Here’s a look into the process KPRC2 meteorologists go through to make those decisions.
Common parameters we look at are:
1. How much moisture is in the air? This is known as Precipitable Water and helps evaluate the potential for how much water can fall out of that air. Obviously, the more moisture that is there, the higher the predicted inch amounts can go.
2. What will lift that moist air up into the sky where it will cool, condense, form clouds and precipitate? The common methods are a front, whereby cooler air or a different wind direction causes the lift, or good old-fashioned convection — our warm atmosphere supplies enough heat to lift the air mass high enough to begin cooling and raining.

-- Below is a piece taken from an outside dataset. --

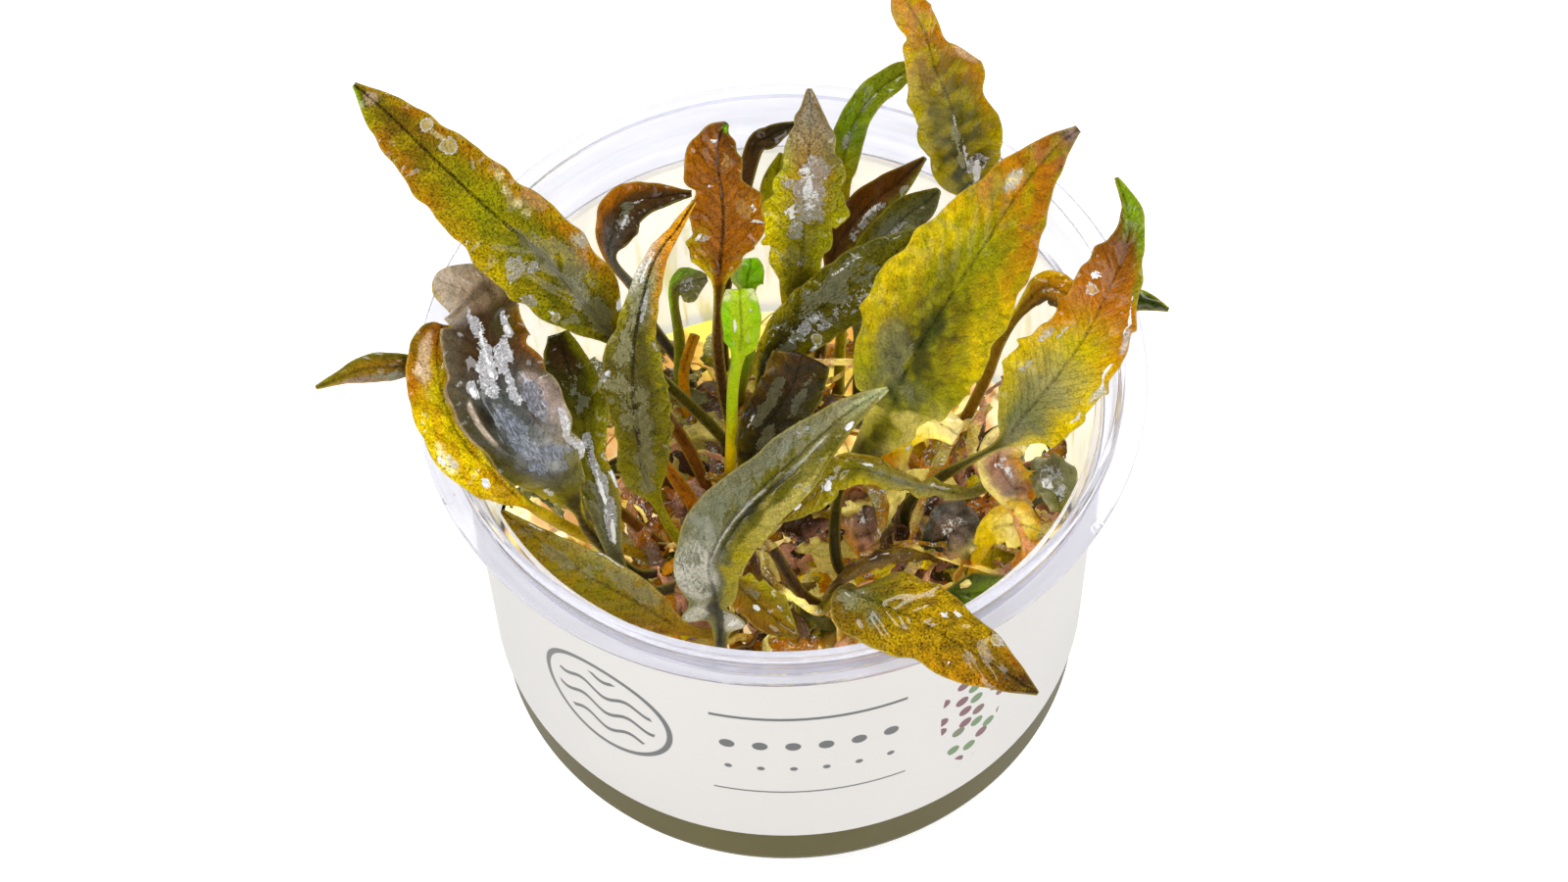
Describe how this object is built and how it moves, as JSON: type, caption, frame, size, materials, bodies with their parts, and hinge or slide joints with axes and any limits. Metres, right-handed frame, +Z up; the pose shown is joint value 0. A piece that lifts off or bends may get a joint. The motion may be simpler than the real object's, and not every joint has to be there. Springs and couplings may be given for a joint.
{
  "type": "potted aquatic plant",
  "caption": "Clump of broad-leaved water plants, green, olive, amber and dark, standing in gel in a clear growing cup with a paper band.",
  "frame": {"origin": "centre of the cup's flat underside", "axes": "+Z up along the cup's axis; -Y is the side that is seen first, where a leaf lies over the rim"},
  "size_m": [0.1177, 0.1048, 0.1072],
  "materials": {
    "clear_plastic": "clear moulded plastic, glossy, with a faint lavender tint at its edges",
    "label_paper": "white coated paper with a plain print of a round mark, rules, dots and pebbles",
    "growing_gel": "cloudy olive gel, wet",
    "crown_tissue": "brown root stock, fibrous and damp",
    "leaf_olive": "olive green leaf, waxy and wet",
    "leaf_dark": "dark grey-green leaf, wet, with a slate sheen",
    "leaf_yellow": "yellow-green leaf, waxy and wet",
    "leaf_amber": "amber to orange-brown leaf, waxy and wet",
    "leaf_bright_green": "bright green young leaf, glossy",
    "leaf_grey_green": "grey-green leaf with a silvery film",
    "leaf_brown": "red-brown leaf, wet",
    "old_leaf": "decaying leaf, curled, translucent in places",
    "old_stalk": "old leaf stalk, red-brown to pink, wet",
    "root_fibre": "thin pale roots"
  },
  "bodies": {
    "root": {"cup": "clear_plastic", "label": "label_paper", "gel": "growing_gel", "crown_left": "crown_tissue", "crown_middle": "crown_tissue", "crown_back": "crown_tissue", "crown_back_left": "crown_tissue", "crown_right": "crown_tissue", "crown_front": "crown_tissue", "leaf_upper_left": "leaf_olive", "leaf_left_dark": "leaf_dark", "leaf_left_behind": "leaf_dark", "leaf_left_yellow": "leaf_yellow", "leaf_far_left": "leaf_brown", "leaf_centre_upright": "leaf_olive", "leaf_orange": "leaf_amber", "leaf_young_green": "leaf_bright_green", "leaf_young_green_back": "leaf_bright_green", "leaf_top": "leaf_grey_green", "leaf_back_green": "leaf_bright_green", "leaf_arching_green": "leaf_bright_green", "leaf_tall": "leaf_amber", "leaf_large_yellow": "leaf_yellow", "leaf_right": "leaf_yellow", "leaf_right_curled": "leaf_brown", "leaf_brown_back": "leaf_brown", "leaf_grey_back": "leaf_grey_green", "leaf_wide_grey": "leaf_grey_green", "leaf_dark_folded": "leaf_dark", "leaf_front_arching": "leaf_grey_green", "leaf_front_low": "leaf_olive", "leaf_over_rim": "leaf_yellow", "leaf_front_small": "leaf_olive", "leaf_twisted": "leaf_olive", "leaf_back_brown": "leaf_brown", "leaf_back_dark": "leaf_dark", "leaf_back_small": "leaf_olive", "leaf_wall_green": "leaf_olive", "old_leaf_ring": "old_leaf", "old_leaf_brown": "old_leaf", "old_leaf_black": "old_leaf", "old_leaf_curl": "old_leaf", "old_leaf_scrap": "old_leaf", "old_leaf_grey": "old_leaf", "old_leaf_orange": "old_leaf", "old_stalk_red": "old_stalk", "old_stalk_brown": "old_stalk", "old_stalk_orange": "old_stalk", "old_stalk_pink": "old_stalk", "old_stalk_front": "old_stalk"}
  },
  "joints": []
}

3. Given that we live in a tropical atmosphere, the ‘inch’ amounts forecasted by the computer model can often be doubled, or even tripled, as to what actually falls. Simply put, warm air expands and the farther apart the warm, air molecules go, the more room there is to put in water molecules. So with more water in the air mass, when it does unload, we can see huge amounts of rain over what was predicted.
Tuesday’s heavy rain was a good example of all of this — plenty of moisture in the very warm air. We’ve been in the 80s every afternoon and only around 70 at night. Upper-level winds moved air so that lower level winds could replace it. Think of how you can sweep the water away at the top of your pool, but the water below quickly comes up to replace it. That replacement was the lifting mechanism. But the overall surface winds were light and not enough to move the storms quickly. As a result, they built up, collapsed and by collapsing actually caused a mini-cold front behind them.

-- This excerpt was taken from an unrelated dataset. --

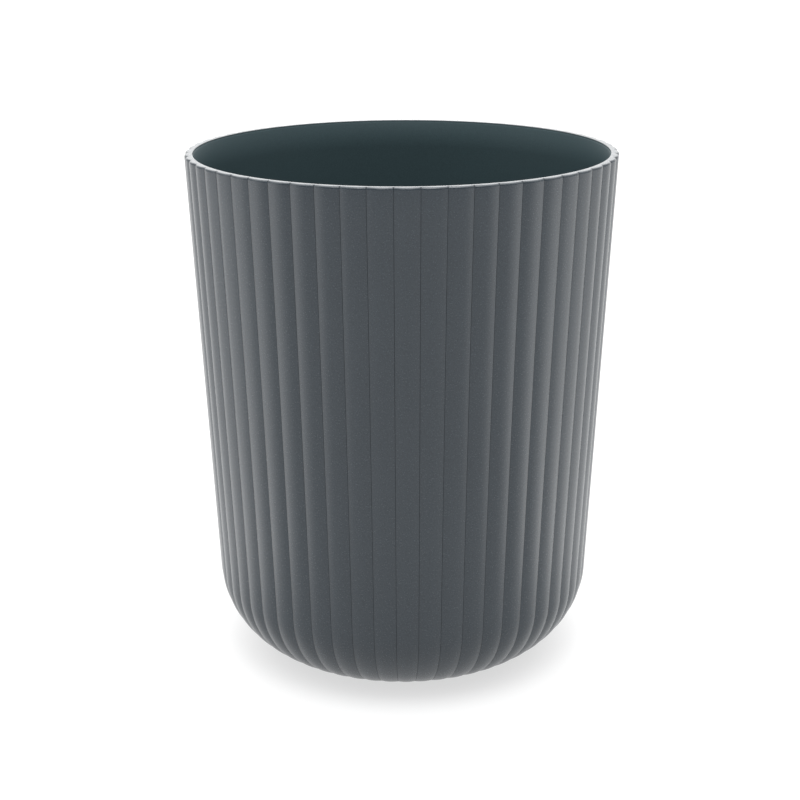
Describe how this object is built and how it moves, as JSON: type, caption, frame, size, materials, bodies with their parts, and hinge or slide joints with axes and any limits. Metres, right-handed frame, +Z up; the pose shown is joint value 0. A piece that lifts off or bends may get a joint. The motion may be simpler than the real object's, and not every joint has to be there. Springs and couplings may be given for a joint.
{
  "type": "wastebasket",
  "caption": "Round tapered wastebasket with a fluted outside, a flat-topped rim, a smooth open inside, a rounded bottom corner and soft grip pads under the floor.",
  "frame": {"origin": "on the ground, on the bin's axis, in the middle of the four pads", "axes": "+Z up along the bin's axis; +X and +Y each run over a grip pad, and every 6.43 degrees from +X there is a flute's crest"},
  "size_m": [0.2538, 0.2538, 0.3107],
  "materials": {
    "bin_plastic": "matte, fine-textured dark blue-grey",
    "pad_rubber": "matt black"
  },
  "bodies": {
    "root": {"bin_body": "bin_plastic", "foot_pad_1": "pad_rubber", "foot_pad_2": "pad_rubber", "foot_pad_3": "pad_rubber", "foot_pad_4": "pad_rubber"}
  },
  "joints": []
}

This mini-cold front, or gust front, became ANOTHER lifting mechanism causing MORE lifting of the moist air and, therefore, more rain. This is a training effect and while it’s a small train, we still had boxcar after boxcar over the same area. At that point, we can only look at how much rain is falling and predict how much more will fall in the immediate future.
Around these parts, when it will rain is easier than how much it will rain. And to that end, predicting how much flooding will occur because of those rains becomes very difficult due to the urban structures, highways, bayous, creeks and overall flat geography.